### SHORT TASK
Copy the line with "The Blender code" and all lines following it through the last line of the entries, exactly as written.

### GIVEN RECORDS

-.-.-

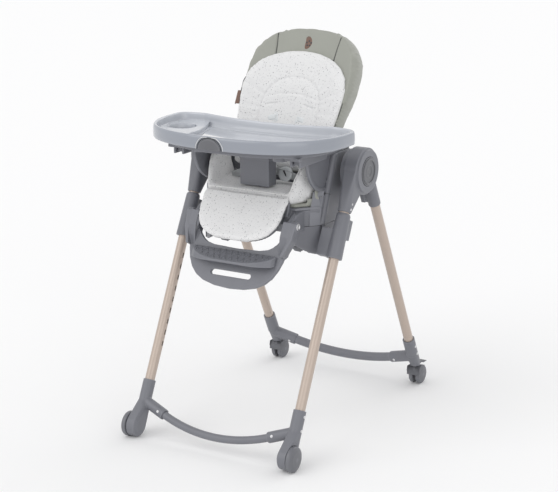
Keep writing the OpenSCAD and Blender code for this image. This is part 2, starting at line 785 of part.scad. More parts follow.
// Outline of the tray seen from above, d inside its edge: a rounded front, and a back edge that is hollowed.
function tray_outline(d) = concat(
    [for (i = [0 : 24]) let (p = super_point(tray_half_w - d, tray_front + tray_mid - d, 2.5, 180 + 7.5 * i))
        [p[0], tray_mid + p[1]]],
    [for (i = [1 : 19]) let (p = super_point(tray_half_w - d, tray_back - tray_mid - d, 4.8, 9 * i))
        [p[0], tray_mid + p[1] - tray_hollow * max(0, 1 - pow(p[0] / tray_hollow_at, 2))]]
);

base_z = 788;
skirt_z = 806;
floor_z = 808;
step_z = 822;        // top of the raised corner round the cup recess
cup_x = -205;
cup_y = -182;
cup_r = 36;
release_r = 31;

// Line across the tray between the raised corner and the clear panel, moved d to the right.
function step_line(d) = [[-186 + d, -40], [-152 + d, -150], [-136 + d, -200], [-136 + d, -400]];

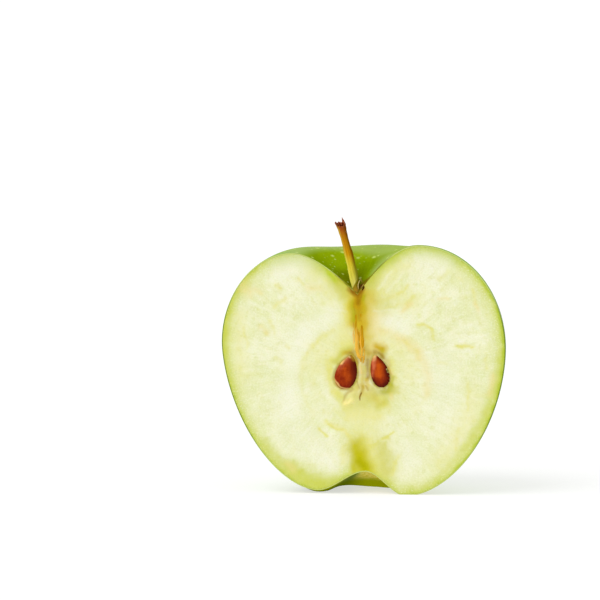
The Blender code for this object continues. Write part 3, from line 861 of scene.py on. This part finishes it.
def peel_finish():
    """Waxy green peel: faint lengthwise streaks of lighter and deeper green, and small pale spots
    that crowd together towards the eye, a little raised. Painted shade makes it deeper green in the
    stem's hollow, dark olive on the left by the stem's foot, olive and darker towards the back on the
    underside, and darker on the right side near the cut, its cut edge too; painted sheen makes it
    paler on the hollow's rim. It is russet by the eye, and its cut edge is pale."""
    mix = Mixer("peel", 0.32, specular=0.0)
    place = mix.place()
    clouds = mix.noise(place, 11 * MM)
    streaks = mix.streaks()
    fine = mix.noise(place, 0.7 * MM, detail=2.0)
    colour = mix.blend(mix.spread(clouds, 0.3, 0.7), paint(122, 164, 16), paint(146, 182, 32))
    colour = mix.wash(colour, paint(160, 190, 46), streaks, 0.42, 0.80, 0.30)
    colour = mix.wash(colour, paint(104, 148, 8), streaks, 0.48, 0.20, 0.24)
    # A deeper green for the stem's hollow: painted shade.
    deep = mix.blend(mix.spread(clouds, 0.35, 0.65), paint(116, 141, 0), paint(140, 166, 2))
    deep = mix.wash(deep, paint(152, 176, 14), streaks, 0.45, 0.75, 0.25)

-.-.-

### FINAL RESULT
The Blender code for this object continues. Write part 3, from line 861 of scene.py on. This part finishes it.
def peel_finish():
    """Waxy green peel: faint lengthwise streaks of lighter and deeper green, and small pale spots
    that crowd together towards the eye, a little raised. Painted shade makes it deeper green in the
    stem's hollow, dark olive on the left by the stem's foot, olive and darker towards the back on the
    underside, and darker on the right side near the cut, its cut edge too; painted sheen makes it
    paler on the hollow's rim. It is russet by the eye, and its cut edge is pale."""
    mix = Mixer("peel", 0.32, specular=0.0)
    place = mix.place()
    clouds = mix.noise(place, 11 * MM)
    streaks = mix.streaks()
    fine = mix.noise(place, 0.7 * MM, detail=2.0)
    colour = mix.blend(mix.spread(clouds, 0.3, 0.7), paint(122, 164, 16), paint(146, 182, 32))
    colour = mix.wash(colour, paint(160, 190, 46), streaks, 0.42, 0.80, 0.30)
    colour = mix.wash(colour, paint(104, 148, 8), streaks, 0.48, 0.20, 0.24)
    # A deeper green for the stem's hollow: painted shade.
    deep = mix.blend(mix.spread(clouds, 0.35, 0.65), paint(116, 141, 0), paint(140, 166, 2))
    deep = mix.wash(deep, paint(152, 176, 14), streaks, 0.45, 0.75, 0.25)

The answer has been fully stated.